The Average Gamer

Burnout CRASH! with the Dev Team (360)

I was invited to Criterion Games last week to try out their upcoming XBLA and PSN game, Burnout CRASH! Rather than being the traditional 3D car-porn Burnout game that we all know and love, Criterion Games have taken the crash mode that was dropped from Burnout Paradise (sad face) and made a 2D standalone game. In the words of producer Dan McDonald “We’re using this to keep the Burnout name alive, in the short term.” Make of that what you will, boys and girls.

The Kinect Party mode has been demonstrated quite a lot at E3 and Gamescom but what you don’t often realise is that there are actually three traditional controller-based modes that make up most of the game:

  • Road Trip
  • Pile Up
  • Rush Hour

When it comes to pure actions, the modes are very similar. Block off the incoming cars, blow things up. Each scoring method, however, requires a different approach. In Road Trip, if you let 5 cars escape the map, the level ends. Catch loads of cars and you’re rewarded bonuses like a row of police cars who will block a whole road for you. Catch all the cars and you’ll get the end-of-level destruction that wipes out all remaining building. Watch out for the clockwork shark. In Pile-up, you’re free to cause as much destruction as possible, which includes smashing down buildings and racking high scores by doing “skillshots” – i.e. exploding next to a car to send it careening across the map into another, preferably triggering a chain reaction of explosions when it hits.

There’s also gold car hidden on every map. Crashing into this will give you a huge bump to your score. You’ll know when you find it because the stirring strains of Spandau Ballet’s Gold will chime in over the explosions. Yup, most of Burnout CRASH! was inspired by the music of the 80s and early 90s, with Vanilla Ice, Salt ‘n’ Pepa’s Push It and half a dozen other songs making an appearance. The team wasn’t directly trying to target us gamers in our late 20s and early 30s but with most of the developers in that age range, the soundtrack “just seemed to fit”.

As a fan of the “traditional” crash mode seen in Burnout 3 and Burnout 4, I admit that I was horrified when I saw the first screenshots. Having sat down and played through a good few levels, it’s actually a good game. It’s fun. You need tactics and you can take a variety of approaches to beat your friends high scores which, thanks to the integrated Autolog, you won’t be able to avoid.

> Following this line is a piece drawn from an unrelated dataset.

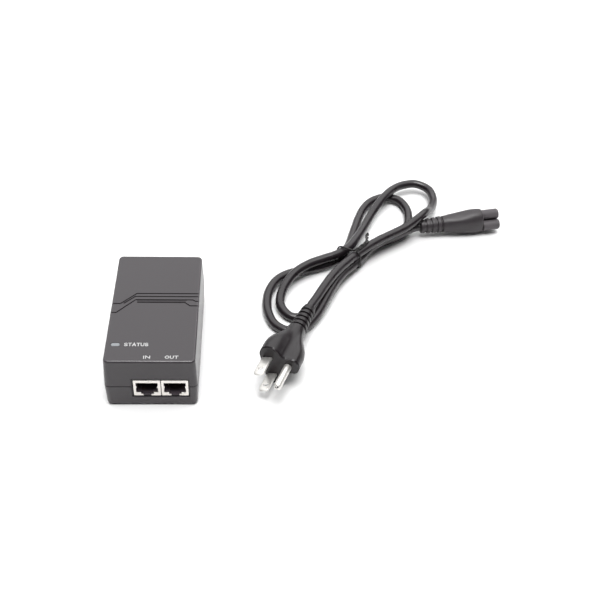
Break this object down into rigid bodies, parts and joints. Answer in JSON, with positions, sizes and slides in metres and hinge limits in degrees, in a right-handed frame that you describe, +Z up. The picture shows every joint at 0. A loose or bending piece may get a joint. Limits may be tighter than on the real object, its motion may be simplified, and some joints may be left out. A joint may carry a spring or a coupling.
{
  "type": "poe injector",
  "caption": "Desktop power-over-Ethernet injector: two-shell brick with data and powered network sockets, rear mains inlet, status light, board inside, and a tied-up mains lead.",
  "frame": {"origin": "centre of the brick at floor height, on the plane of its rubber feet", "axes": "+Y along the brick towards the mains inlet, so the network sockets face -Y; +Z up out of the lid; +X to the right seen from the sockets, towards the lead lying beside the brick"},
  "size_m": [0.2651, 0.2239, 0.036],
  "materials": {
    "case_plastic": "fine spark-eroded texture",
    "clear_plastic": "frosted",
    "led_epoxy": "clear-tinted",
    "rubber_black": "matt",
    "screw_steel": "zinc plated",
    "pcb_laminate": "solder mask",
    "insulation_paper": "matt",
    "shield_nickel": "bright nickel plate",
    "socket_plastic": "fine matt",
    "contact_gold": "gold flash",
    "pin_nickel": "nickel plate",
    "ceramic_body": "matt",
    "capacitor_sleeve": "shrink sleeve",
    "film_capacitor": "yellow plastic case and tape",
    "epoxy_package": "moulded epoxy",
    "ferrite": "sintered",
    "copper_winding": "enamelled copper",
    "heatsink_aluminium": "mill finish",
    "cord_pvc": "satin flexible PVC",
    "overmould_pvc": "satin moulded PVC",
    "connector_plastic": "satin moulded PVC",
    "blade_nickel": "bright nickel plate",
    "tie_pvc": "coated wire"
  },
  "bodies": {
    "brick": {"top_cover": "case_plastic", "bottom_cover": "case_plastic", "light_pipe": "clear_plastic", "power_led": "led_epoxy", "main_pcb": "pcb_laminate", "insulation_sheet": "insulation_paper", "inlet_housing": "socket_plastic", "inlet_pin_line": "pin_nickel", "inlet_pin_neutral": "pin_nickel", "inlet_pin_earth": "pin_nickel", "fuse": "ceramic_body", "inrush_thermistor": "epoxy_package", "x_capacitor": "film_capacitor", "common_mode_choke": "copper_winding", "bridge_rectifier": "epoxy_package", "bulk_capacitor": "capacitor_sleeve", "output_capacitor_1": "capacitor_sleeve", "output_capacitor_2": "capacitor_sleeve", "transformer_core": "ferrite", "transformer_winding": "film_capacitor", "primary_heatsink": "heatsink_aluminium", "switching_transistor": "epoxy_package", "output_heatsink": "heatsink_aluminium", "output_diode": "epoxy_package", "output_inductor": "ferrite", "y_capacitor": "ceramic_body", "optocoupler": "epoxy_package", "controller_chip": "epoxy_package", "data_magnetics": "epoxy_package", "foot_front_left": "rubber_black", "case_screw_front_left": "screw_steel", "foot_front_right": "rubber_black", "case_screw_front_right": "screw_steel", "foot_rear_left": "rubber_black", "case_screw_rear_left": "screw_steel", "foot_rear_right": "rubber_black", "case_screw_rear_right": "screw_steel", "lan_jack_shield": "shield_nickel", "lan_jack_housing": "socket_plastic", "lan_jack_contacts": "contact_gold", "poe_jack_shield": "shield_nickel", "poe_jack_housing": "socket_plastic", "poe_jack_contacts": "contact_gold"},
    "power_lead": {"power_cord": "cord_pvc", "connector_overmould": "connector_plastic", "connector_nose": "connector_plastic", "plug_overmould": "overmould_pvc", "plug_blade_line": "blade_nickel", "plug_blade_neutral": "blade_nickel", "plug_ground_pin": "blade_nickel", "twist_tie": "tie_pvc"}
  },
  "joints": [
    {"name": "lead_lift", "type": "slide", "parent": "brick", "child": "power_lead", "axis": [0, 0, 1], "range_m": [0, 0.15]}
  ]
}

If a friend has beaten your score on a map, it will be shown in the menu during map selection with an A symbol. Rather more helpfully, you can use the Autolog feature to send direct challenges to your friends through the main game menu, choosing a venue, type and car. They’ll get ONE chance to beat your score, so no Cheaty McCheatersons playing a bunch of times and submitting the best score.

And so we come to the final mode: Kinect Party. Playing this by yourself makes you feel like a complete tit, running about your living room laying pretend eggs. Kinect treats your position from centre as an analog stick position and you have to do certain motions to crash your car – jump, squat, wave, lay aforementioned eggs and so on. Silly to do solo but fun in a group. As is always the way with Kinect, “you are the controller” so even people who are afraid of the 17-button shockers to which we gamers are all accustomed can join in. The imprecise level of control does a nice job of levelling the playing field and when you combine the Pizza of Fortune modifiers and other level features, everyone has a chance. Except me.

Watch the video of me and Asim Tanvir from Next-Gen Gaming Blog playing against EA’s Dan Sheridan and Criterion Games’ Dan McDonald, Garry Casey and Sean Donnelly.

Burnout CRASH! will be released on XBLA for 800MSP and PSN on 20th September. No PSN price confirmed yet.